I have taught at both the University of Texas at San Antonio and E'xpression College for Digital Arts in Emeryville, CA. Both experiences were unique in their own way, and the trials and tribulations encountered at each institution were just as unique. Music education is incredibly important to me in all disciplines; but it's probably safe to assume that my emphasis lies in technology, and in the many philosophies regarding the recording of music. I really enjoy teaching and here is why...
Statement of Teaching Philosophy
One of the greatest things about teaching music production and technology is that it is perpetually changing. The classroom always holds new treasures, whether it is in lecture or with a hands-on demo; the classroom never rests, or quiets for that matter. And much like changing technology and techniques, there is the changing of faces each term that also brings new ideas and challenges. It’s a fantastic cycle of discovery and growth for both my students and myself. And while there is a heavy emphasis on theory, practical and real-world examples receive even greater attention. Teaching, in many ways, has become an extension of myself.
When I instruct, I almost always incorporate my experiences as a professional into lectures when appropriate. My career as a professional engineer and musician lends itself to myriad anecdotes and lessons about the world of professional audio that can’t be articulated with text. And I also greatly encourage the sharing of stories and lessons that my students have learned through their own careers as students, and in many cases professionals. The collaborative spirit has to exist in my classroom in order for me to also grow. An open dialog and the exchange of ideas are germane for the growth of everybody involved.
While the classroom is important, it’s the practical, hands-on experience that really crystallizes what is learned in the classroom. It’s where the students and myself blend the various technologies together, to get the old and the new to communicate, and to engage in a bit of audio alchemy. Many will try to pit old and new technologies against each other, or become engaged in the great analog versus digital debate; I prefer to explore the pros and cons of each in detail, and then further explore with the students. Emphasis on research, experimentation, and looking for multiple ways to achieve one task are equally promoted. And my extensive history of popular recordings also carries great weight in the classroom. The history of recording mediums and production techniques inform much of the musical content today, and even though the technology is far more sophisticated, much of the basic theory still applies. Examples of production techniques and technology that are not discussed in class are encouraged too.
The world of independent record labels has permeated my life, and affected my attitude towards the music industry. I find that I can incorporate much of what I have learned as an independent music businessperson into production and technology. Today, the music technologist, and one that is producing content as a potential source of their livelihood, also needs to consider the business aspect of the music world.
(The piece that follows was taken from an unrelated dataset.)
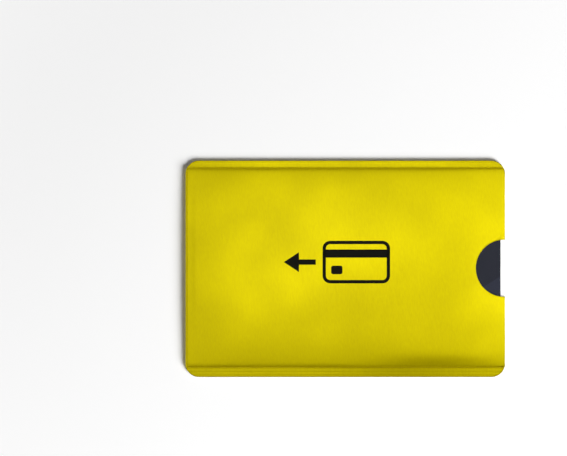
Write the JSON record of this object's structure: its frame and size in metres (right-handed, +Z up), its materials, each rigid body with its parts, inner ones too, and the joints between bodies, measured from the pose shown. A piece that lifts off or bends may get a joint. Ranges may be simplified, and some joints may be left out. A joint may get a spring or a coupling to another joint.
{
  "type": "card sleeve",
  "caption": "Flat folded foil-laminate sleeve that holds and shields a contactless card, with heat-sealed long sides and a thumb notch at its mouth.",
  "frame": {"origin": "middle of the sleeve's plan, on the surface it lies on", "axes": "+X out of the mouth along the sleeve's length, +Y towards the upper long seal, +Z up through the printed panel"},
  "size_m": [0.09, 0.061, 0.0021],
  "materials": {
    "metallised_film": "satin",
    "shielding_foil": "satin",
    "paper_liner": "matte",
    "seal_bead": "satin",
    "printed_card": "matte",
    "white_card": "matte",
    "antenna_foil": "satin",
    "front_overlay": "satin",
    "rear_overlay": "satin",
    "plated_contacts": "polished",
    "potting_resin": "matte",
    "stripe_film": "satin",
    "writing_strip": "matte"
  },
  "bodies": {
    "sleeve": {"front_film": "metallised_film", "rear_film": "metallised_film", "fold_film": "metallised_film", "front_foil": "shielding_foil", "rear_foil": "shielding_foil", "fold_foil": "shielding_foil", "front_liner": "paper_liner", "rear_liner": "paper_liner", "fold_liner": "paper_liner", "upper_seal": "seal_bead", "lower_seal": "seal_bead"},
    "card": {"card_front_sheet": "printed_card", "card_rear_sheet": "white_card", "antenna_inlay": "white_card", "antenna_coil": "antenna_foil", "front_overlay": "front_overlay", "rear_overlay": "rear_overlay", "contact_plate": "plated_contacts", "chip_capsule": "potting_resin", "magnetic_stripe": "stripe_film", "signature_panel": "writing_strip"}
  },
  "joints": [
    {"name": "card_slide", "type": "slide", "parent": "sleeve", "child": "card", "axis": [1, 0, 0], "range_m": [-0.0024, 0.088]}
  ]
}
Trends on social networking, streaming services, physical sales and publishing/royalties are also explored at times. The music business has been in a state of flux for many years now, and the new paradigm has not been set. It’s an exciting time to be in the business, but incredibly daunting too.
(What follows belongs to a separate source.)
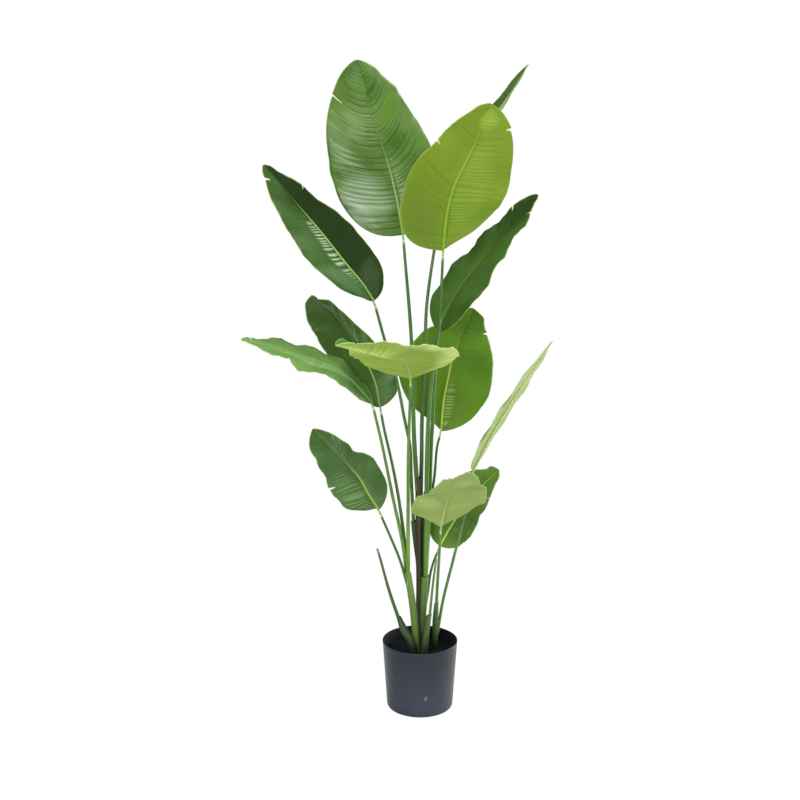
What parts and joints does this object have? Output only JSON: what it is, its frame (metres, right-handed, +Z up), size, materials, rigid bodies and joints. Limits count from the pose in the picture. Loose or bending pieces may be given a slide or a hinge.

Writing is just one of the many ways I engage my students and encourage the learning process. What I really want to see, and hear, are the students and myself spending a greater deal of time working with software and hardware; honing in listening skills and dialing in unique sounds. Working with audio equipment in both the analog and digital domain is imperative in one’s growth when creating these sounds. Practice, just like one would with a musical instrument is also necessary. These tools are also musical instruments; manipulating frequencies, harmonics, and emotions, and should also be treated as such. The recording studio is a sacred temple, but one where creation and experimentation are paramount, and it too should be treated as a musical instrument.
My own growth becomes stymied when not teaching. I have found that I learn just as much from teaching as my students do. Interaction with students always leads to different approaches, changes in my views about certain techniques or genres of music. I would like to think that my students influence me more often than I do them. Every lecture influences the next; every lesson grows with each class. Teaching also plays such a pivotal role in how and what I do as a professional. Teaching and working as a professional inform each other in myriad ways, and I hope to continue traveling that path.